The Bank – primarily with an eye on the slowdown in GDP growth – said in its last statement the Official Cash Rate (OCR) is likely to stay on hold for longer than previously forecast.
If you've been following the news on interest rates, you'll know that for some time the conventional wisdom has been that they are overdue to start rising.
But I've remained sceptical about that because we've already seen the process delayed twice in the past five years.
It looks like we now face another delay and that's good news for mortgage holders. It is already putting downward pressure on short-term bank rates.
In other words, if you are due to fix your mortgage any time in the next six months or so, you are probably going to get another chance to lock in at a very cheap rate.

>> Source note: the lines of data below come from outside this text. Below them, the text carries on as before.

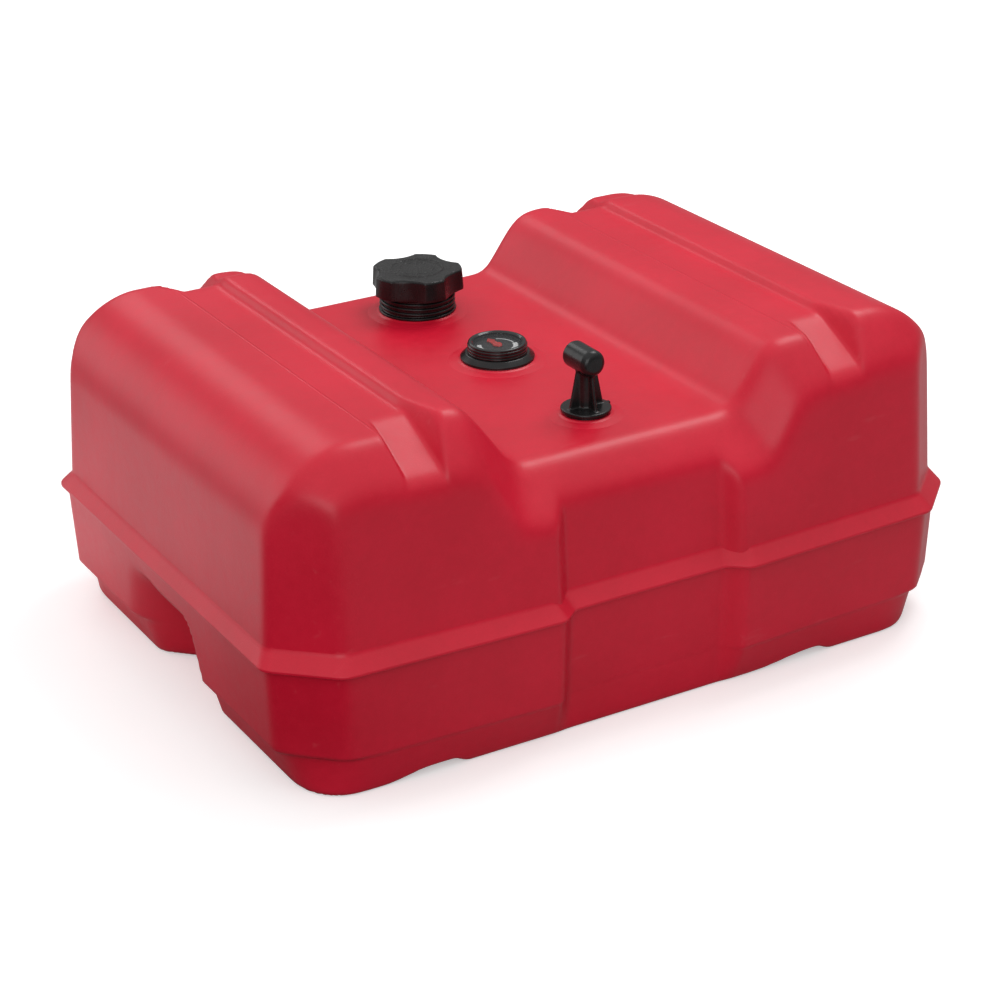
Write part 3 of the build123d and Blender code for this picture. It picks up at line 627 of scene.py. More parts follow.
@dataclass(frozen=True)
class DialPrint:
    """Black dial with white arc segments round its edge."""

    segments: tuple[tuple[float, float, float, float], ...] = (
        (-2.0, 64.0, 13.4, 14.6), (-84.0, -8.0, 12.4, 16.2), (-150.0, -92.0, 13.4, 14.4),
        (-214.0, -158.0, 12.4, 15.8),
    )

    def material(self) -> bpy.types.Material:
        """Builds the material.

        Returns:
            The finished material.
        """
        p = Paint("dial_print")
        x, y, _ = p.centred(0.0, GAUGE_Y)
        radius = p.math("SQRT", x * x + y * y)
        turn = p.math("ARCTAN2", y, x) * (180 / pi)
        mask: Number = 0.0
        for low, high, inner, outer in self.segments:
            middle, half = (low + high) / 2, (high - low) / 2
            away = abs(p.math("WRAP", turn - middle, 180.0, -180.0))
            along = p.ramp(away, half - 0.6, half + 0.6, 1.0, 0.0)
            across = p.ramp(abs(radius - (inner + outer) / 2), (outer - inner) / 2 - 0.1,
                            (outer - inner) / 2 + 0.1, 1.0, 0.0)
            mask = along * across + mask
        dust = p.noise(3.0, 4.0)
        black = p.blend(dust * 0.3, opaque((0.008, 0.008, 0.009)), opaque((0.03, 0.03, 0.03)))
        tone = p.blend(p.math("MINIMUM", mask, 1.0), black, opaque((0.86, 0.87, 0.87)))
        p.relief(dust, 0.01)
        return p.dress(Base_Color=tone, Roughness=0.38 + dust * 0.1)


@dataclass(frozen=True)
class ClearLens:
    """Clear moulded lens with a faint haze."""

    def material(self) -> bpy.types.Material:
        """Builds the material.

        Returns:
            The finished material.
        """
        p = Paint("clear_lens")
        haze = p.noise(5.0, 4.0)
        p.relief(haze, 0.004)
        return p.dress(Base_Color=(0.10, 0.10, 0.105), Roughness=0.02 + haze * 0.05, IOR=1.49,
                       Alpha=0.14 + haze * 0.05)


@dataclass(frozen=True)
class Finishes:
    """Every finish of the tank, built once."""

    red: bpy.types.Material
    satin: bpy.types.Material
    sanded: bpy.types.Material
    polished: bpy.types.Material
    dial: bpy.types.Material
    lens: bpy.types.Material
    needle: bpy.types.Material
    rubber: bpy.types.Material
    steel: bpy.types.Material
    foam: bpy.types.Material
    natural: bpy.types.Material

    @classmethod
    def build(cls) -> "Finishes":
        """Builds every finish.

        Returns:
            The finishes.
        """
        return cls(
            red=MouldedRed().material(),
            satin=MouldedBlack().material(),
            sanded=MouldedBlack(BlackTexture.SANDED).material(),
            polished=MouldedBlack(BlackTexture.POLISHED).material(),
            dial=DialPrint().material(),
            lens=ClearLens().material(),
            needle=PlainFinish("needle_red", (0.62, 0.012, 0.010), (0.72, 0.02, 0.015), 0.3, size=3.0,
                               depth=0.01).material(),
            rubber=PlainFinish("black_rubber", (0.012, 0.012, 0.012), (0.03, 0.03, 0.029), 0.62,
                               size=2.0).material(),
            steel=PlainFinish("stainless", (0.50, 0.50, 0.49), (0.66, 0.66, 0.65), 0.28, 1.0, 2.0, 0.02,
                              (1.0, 1.0, 0.08)).material(),
            foam=PlainFinish("float_foam", (0.07, 0.06, 0.05), (0.15, 0.13, 0.11), 0.85, size=1.6,
                             depth=0.15).material(),
            natural=PlainFinish("natural_plastic", (0.70, 0.69, 0.64), (0.80, 0.79, 0.75), 0.42, size=6.0,
                                depth=0.02).material(),
        )

    def for_slot(self, slot: str) -> bpy.types.Material:
        """The finish of a record's material slot."""
        return {
            "red_polyethylene": self.red, "black_polyethylene": self.satin, "gloss_black": self.polished,
            "clear_lens": self.lens, "dial_black": self.dial, "needle_red": self.needle,
            "black_rubber": self.rubber, "stainless": self.steel, "float_foam": self.foam,
            "natural_plastic": self.natural,
        }[slot]


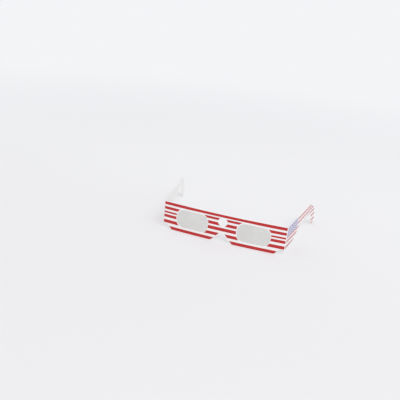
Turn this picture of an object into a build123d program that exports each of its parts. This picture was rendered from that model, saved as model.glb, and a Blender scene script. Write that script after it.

That will be a shot in the arm for the housing market.
It could "cause a drop in two-year fixed mortgage rates of around a fifth of a percentage point over the coming few months", Stephens says.
"A drop in mortgage rates of that magnitude, if it comes to pass, will have a powerful effect on the housing market."
On top of that the Reserve Bank has some tough lending restrictions in place - which it has discretion to loosen up if things head further south.
That puts us in quite a different place to Australia, where rates are still on track to rise sooner than later.
So while Westpac economists see most of the market staying flat for the rest of the year - and Auckland as likely to drift into negative territory - they now expect a "sharp but short lived" revival in 2019.
There is a sting in the tail of the Westpac analysis, though.
They just don't predict a return to sustained price growth for several years. Their long-term outlook remains negative.
Rates will eventually have to rise and eventually government building plans will drive supply. They're picking a 3 per cent fall in prices for 2020.
So where does that leave us?
Well, as with many other aspects of the economy right now – at a very interesting cross roads.
There are uncertainties about policy and about its effective execution.
If you are a property owner then you should stop banking on capital gain for a while.
Meanwhile be thankful that rates look set to stay low for longer. That's real money in the bank for anyone with a mortgage as opposed to unrealised paper gains.
And while the equations isn't yet looking much easier for first-home buyers, it is starting to move in the right direction.
There are plenty of risks on the upside and downside.
But if this delicate balance can be maintained then we may see some real balance restored - without a painful crash.